International economies play a big role now so perhaps domestic issues might not be enough to set off a housing landslide. But let’s take a closer look at all the fundamentals below.
The Last Housing Crash
Can history be a reliable guide to the 2018 to 2020 period? Looking back at the last housing crash 10 years ago, experts blamed it on everything from easy low mortgage rates to greed, house fippers, unregulated banks and lenders, mortgage underwriters and sub prime loans.
And when mortgage holders believe they will owe endlessly on a worthless high priced property, they’ll begin defaulting on their mortgages. If mortgage rates jump and they aren’t locked in at a low rate, that’s a factor.
If trade wars do begin, it could kill jobs, wage levels, and investment, resulting in a slide. The economy is the number one factor. And if foreign buyers want to sell because of currency worries, prices would fall.
It’s these worries that keep property investors up at night and a lot of people from buying.
Those housing experts point to a number of things that exist now and could transpire in 2018 or 2019. So if the housing market was to burst, would that affect how much you should pay for a house? If you’re a seller, should you sell your house now?
The US Economic Bubble
The US housing market has ridden the longest economic rally in US history. Is this an economic bubble too?
There is an economic bubble. We’re in it. It’s a period of intense optimism with lots of disposable income to throw at home purchases. And places like California is where the tech industry has done so well, bidding has been most intense. Yet, it’s not completely out of control (although anyone in the Bay Area would argue) as the points below suggest.
Graphic courtesy of Zillow.com
What happens if China calls in that debt? Interest rates would rise, layoffs would grow, mortgages would begin to default, and prices would plummet faster than they went up.
Is there Excessive Risk Taking in the Housing and Investment Market?
Experts say excessive risk isn’t present in the markets. They suggest few are overleveraged, financially stressed, and not threatened by increased interest rates.
Is Demand for Housing in the US exhausted?

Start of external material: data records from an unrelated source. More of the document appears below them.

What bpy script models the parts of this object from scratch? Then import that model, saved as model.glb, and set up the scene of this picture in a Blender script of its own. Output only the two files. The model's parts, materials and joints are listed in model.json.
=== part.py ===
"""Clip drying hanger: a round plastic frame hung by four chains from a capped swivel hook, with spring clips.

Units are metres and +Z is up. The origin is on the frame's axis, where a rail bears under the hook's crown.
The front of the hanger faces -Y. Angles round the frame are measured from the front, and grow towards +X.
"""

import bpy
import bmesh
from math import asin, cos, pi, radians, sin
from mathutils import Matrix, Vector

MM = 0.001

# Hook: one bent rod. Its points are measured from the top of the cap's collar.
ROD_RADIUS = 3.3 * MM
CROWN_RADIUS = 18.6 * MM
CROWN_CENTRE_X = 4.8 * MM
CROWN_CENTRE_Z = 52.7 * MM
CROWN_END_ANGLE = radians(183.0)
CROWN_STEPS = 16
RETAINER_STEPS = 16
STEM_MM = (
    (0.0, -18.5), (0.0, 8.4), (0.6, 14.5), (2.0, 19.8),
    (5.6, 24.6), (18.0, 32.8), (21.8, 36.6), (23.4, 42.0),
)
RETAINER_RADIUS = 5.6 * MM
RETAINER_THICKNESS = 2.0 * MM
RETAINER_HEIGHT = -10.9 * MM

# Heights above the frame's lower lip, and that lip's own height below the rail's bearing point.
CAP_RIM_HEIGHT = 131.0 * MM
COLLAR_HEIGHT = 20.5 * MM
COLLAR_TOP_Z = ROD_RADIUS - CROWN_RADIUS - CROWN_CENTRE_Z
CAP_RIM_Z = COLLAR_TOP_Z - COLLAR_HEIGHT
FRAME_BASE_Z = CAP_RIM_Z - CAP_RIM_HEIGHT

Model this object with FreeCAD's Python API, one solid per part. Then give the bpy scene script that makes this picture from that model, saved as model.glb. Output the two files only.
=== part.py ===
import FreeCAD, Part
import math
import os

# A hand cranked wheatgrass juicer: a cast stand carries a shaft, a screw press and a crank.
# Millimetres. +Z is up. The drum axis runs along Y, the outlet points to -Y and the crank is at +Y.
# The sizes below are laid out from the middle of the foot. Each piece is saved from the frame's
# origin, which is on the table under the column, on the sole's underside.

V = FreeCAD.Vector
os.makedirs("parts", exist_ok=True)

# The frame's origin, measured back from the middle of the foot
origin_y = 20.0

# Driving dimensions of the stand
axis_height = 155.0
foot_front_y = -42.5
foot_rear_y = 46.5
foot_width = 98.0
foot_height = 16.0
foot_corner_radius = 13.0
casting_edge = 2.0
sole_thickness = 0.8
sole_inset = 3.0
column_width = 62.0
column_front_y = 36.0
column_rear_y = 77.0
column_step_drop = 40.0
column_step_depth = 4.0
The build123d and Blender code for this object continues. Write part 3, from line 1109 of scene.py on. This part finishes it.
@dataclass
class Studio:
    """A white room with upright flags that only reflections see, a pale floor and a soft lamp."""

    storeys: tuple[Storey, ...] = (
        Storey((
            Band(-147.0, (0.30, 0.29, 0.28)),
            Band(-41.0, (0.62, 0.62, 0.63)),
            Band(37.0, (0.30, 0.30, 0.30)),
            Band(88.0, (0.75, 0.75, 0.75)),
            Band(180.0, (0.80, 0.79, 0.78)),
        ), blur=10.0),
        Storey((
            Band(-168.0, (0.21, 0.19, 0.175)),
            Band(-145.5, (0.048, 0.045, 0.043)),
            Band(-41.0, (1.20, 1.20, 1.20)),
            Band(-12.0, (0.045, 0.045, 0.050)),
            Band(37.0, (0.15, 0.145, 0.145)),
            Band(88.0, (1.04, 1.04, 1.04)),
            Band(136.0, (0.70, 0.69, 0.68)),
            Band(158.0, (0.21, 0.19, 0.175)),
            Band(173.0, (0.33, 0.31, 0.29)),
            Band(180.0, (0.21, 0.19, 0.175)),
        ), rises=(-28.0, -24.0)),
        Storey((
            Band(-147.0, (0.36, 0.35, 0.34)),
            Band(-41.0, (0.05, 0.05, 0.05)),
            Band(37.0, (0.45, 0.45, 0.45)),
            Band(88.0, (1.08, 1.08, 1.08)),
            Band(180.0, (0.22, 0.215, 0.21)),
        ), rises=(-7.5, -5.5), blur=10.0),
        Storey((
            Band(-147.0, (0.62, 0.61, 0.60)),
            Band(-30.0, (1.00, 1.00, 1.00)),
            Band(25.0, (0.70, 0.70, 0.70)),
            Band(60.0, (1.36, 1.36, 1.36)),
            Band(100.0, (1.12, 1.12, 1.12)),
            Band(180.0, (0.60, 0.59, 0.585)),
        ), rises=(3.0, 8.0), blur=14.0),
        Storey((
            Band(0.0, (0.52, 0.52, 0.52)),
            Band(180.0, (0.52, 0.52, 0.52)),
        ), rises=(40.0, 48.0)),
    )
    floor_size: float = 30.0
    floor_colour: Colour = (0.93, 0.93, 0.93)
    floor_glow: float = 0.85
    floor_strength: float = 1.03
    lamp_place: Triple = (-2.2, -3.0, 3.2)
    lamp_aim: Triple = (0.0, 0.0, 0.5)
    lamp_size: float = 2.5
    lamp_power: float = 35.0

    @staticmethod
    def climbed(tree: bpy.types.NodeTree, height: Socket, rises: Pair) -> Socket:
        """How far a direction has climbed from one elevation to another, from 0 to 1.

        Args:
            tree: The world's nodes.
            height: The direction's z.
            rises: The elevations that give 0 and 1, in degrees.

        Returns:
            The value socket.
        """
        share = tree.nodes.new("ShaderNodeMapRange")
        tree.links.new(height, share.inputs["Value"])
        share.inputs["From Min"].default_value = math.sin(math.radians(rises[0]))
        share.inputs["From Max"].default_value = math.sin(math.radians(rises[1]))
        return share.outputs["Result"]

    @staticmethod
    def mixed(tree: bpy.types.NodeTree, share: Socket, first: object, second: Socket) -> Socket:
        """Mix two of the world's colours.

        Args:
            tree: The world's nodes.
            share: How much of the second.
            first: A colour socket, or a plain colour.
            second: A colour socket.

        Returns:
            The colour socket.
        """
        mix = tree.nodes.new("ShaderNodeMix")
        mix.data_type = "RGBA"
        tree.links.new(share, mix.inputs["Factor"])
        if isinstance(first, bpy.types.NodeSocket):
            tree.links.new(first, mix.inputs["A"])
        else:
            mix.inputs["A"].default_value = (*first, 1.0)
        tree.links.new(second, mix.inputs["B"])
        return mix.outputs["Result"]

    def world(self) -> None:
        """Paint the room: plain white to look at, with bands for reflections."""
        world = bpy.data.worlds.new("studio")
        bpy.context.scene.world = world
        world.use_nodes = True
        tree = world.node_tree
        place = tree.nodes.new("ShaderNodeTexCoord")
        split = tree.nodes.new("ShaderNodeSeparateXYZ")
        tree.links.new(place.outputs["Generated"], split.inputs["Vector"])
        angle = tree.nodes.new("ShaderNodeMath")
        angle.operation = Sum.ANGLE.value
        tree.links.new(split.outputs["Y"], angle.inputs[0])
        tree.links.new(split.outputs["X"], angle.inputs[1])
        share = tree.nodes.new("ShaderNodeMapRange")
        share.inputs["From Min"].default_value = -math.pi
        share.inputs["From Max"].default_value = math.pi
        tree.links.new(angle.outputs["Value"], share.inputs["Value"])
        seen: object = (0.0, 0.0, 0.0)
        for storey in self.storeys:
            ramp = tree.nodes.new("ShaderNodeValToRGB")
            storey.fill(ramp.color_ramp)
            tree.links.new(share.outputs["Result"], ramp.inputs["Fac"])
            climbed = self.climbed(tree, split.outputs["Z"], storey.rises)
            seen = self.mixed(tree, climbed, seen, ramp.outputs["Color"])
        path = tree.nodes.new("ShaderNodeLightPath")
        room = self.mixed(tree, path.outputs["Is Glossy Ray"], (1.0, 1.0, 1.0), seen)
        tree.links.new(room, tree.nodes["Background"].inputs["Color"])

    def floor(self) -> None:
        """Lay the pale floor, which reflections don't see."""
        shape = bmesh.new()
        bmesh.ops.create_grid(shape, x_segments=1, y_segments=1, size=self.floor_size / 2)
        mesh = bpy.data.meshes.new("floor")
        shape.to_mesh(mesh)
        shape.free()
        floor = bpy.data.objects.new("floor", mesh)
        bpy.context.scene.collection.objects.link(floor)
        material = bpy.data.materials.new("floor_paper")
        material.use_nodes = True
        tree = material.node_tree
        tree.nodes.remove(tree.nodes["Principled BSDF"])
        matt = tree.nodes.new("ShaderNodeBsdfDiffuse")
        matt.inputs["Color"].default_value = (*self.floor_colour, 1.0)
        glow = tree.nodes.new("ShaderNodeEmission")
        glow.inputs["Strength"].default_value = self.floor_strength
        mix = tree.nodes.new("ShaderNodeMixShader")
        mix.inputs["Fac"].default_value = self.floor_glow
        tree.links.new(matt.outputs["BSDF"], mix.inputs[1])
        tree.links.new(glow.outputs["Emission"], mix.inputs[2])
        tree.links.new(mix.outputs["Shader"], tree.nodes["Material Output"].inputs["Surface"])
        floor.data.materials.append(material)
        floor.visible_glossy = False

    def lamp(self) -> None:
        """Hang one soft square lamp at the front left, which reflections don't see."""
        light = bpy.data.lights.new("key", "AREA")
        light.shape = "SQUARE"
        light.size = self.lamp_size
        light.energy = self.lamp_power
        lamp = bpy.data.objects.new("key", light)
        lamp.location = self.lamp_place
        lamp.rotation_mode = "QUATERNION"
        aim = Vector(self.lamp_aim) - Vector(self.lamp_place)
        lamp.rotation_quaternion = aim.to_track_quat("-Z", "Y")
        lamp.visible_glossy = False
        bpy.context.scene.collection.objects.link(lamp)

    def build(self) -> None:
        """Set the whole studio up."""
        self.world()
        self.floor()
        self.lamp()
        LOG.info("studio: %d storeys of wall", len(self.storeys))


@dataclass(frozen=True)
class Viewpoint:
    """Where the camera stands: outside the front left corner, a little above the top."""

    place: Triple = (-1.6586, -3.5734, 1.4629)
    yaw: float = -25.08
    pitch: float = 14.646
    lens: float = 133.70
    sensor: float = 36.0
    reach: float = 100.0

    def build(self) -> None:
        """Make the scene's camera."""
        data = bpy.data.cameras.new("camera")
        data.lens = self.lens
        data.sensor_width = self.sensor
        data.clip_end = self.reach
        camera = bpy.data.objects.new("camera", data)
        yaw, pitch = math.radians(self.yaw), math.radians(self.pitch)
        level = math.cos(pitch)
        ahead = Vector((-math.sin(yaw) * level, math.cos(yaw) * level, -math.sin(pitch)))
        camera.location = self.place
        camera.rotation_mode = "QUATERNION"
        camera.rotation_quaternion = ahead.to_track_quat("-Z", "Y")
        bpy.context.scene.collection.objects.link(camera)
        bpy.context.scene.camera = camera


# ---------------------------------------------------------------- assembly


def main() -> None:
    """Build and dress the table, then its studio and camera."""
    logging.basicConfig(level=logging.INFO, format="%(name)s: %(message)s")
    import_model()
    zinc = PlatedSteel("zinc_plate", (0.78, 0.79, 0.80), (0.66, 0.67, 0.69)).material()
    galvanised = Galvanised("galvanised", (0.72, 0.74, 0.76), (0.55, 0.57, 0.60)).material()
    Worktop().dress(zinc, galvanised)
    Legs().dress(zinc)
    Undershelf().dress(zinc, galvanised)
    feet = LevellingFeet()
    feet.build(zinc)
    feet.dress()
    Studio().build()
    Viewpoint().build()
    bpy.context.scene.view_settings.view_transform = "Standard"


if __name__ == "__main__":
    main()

It appears demand for housing is still strong and considerable building is taking place. However not enough housing is being built to satisfy current demand.
Is Debt a Problem?
US credit card debt is the highest in history and the US national debt is $20 Trillion. The US annual trade deficit is also in the trillions. The average US home buyers puts 5% down on a home whereas in the past it was 20%. There’s not a lot of new mortgage debt:
In 2016, new first lien mortgages topped $2 trillion for the first time since the end of the housing crisis, but mortgage originations were still 25 percent lower than their pre-recession average — from Magnify Money.
Average debt to income ratio is rising yet is way below what it was before the last housing bubble.
However, Equity is High
Homeownership is at its lowest level ever in the last 30 years. Most Americans make low wages and can’t afford to buy. And those who do own, have a lot of home equity.
Big Demand so is a Bubble Collapse Possible?
It doesn’t look like the statistics support a housing bubble or a burst. The markets appear to be stable and those who are at risk of an economic downturn are renting and don’t hold mortgages.
We can say for sure that it is a good time for wealthy Americans and large multinational corporations. Record profits that they don’t appear to be willing to share with American workers. Without excessive demand from the working class, a housing bubble would have to happen from investors taking flight.
Perhaps the best way to prevent a housing bubble from happening and an economic catastrophy is to not allow half of Americans to participate in the housing markets. This is why the property rental market is piping hot. There may not be an end to demand for rentals.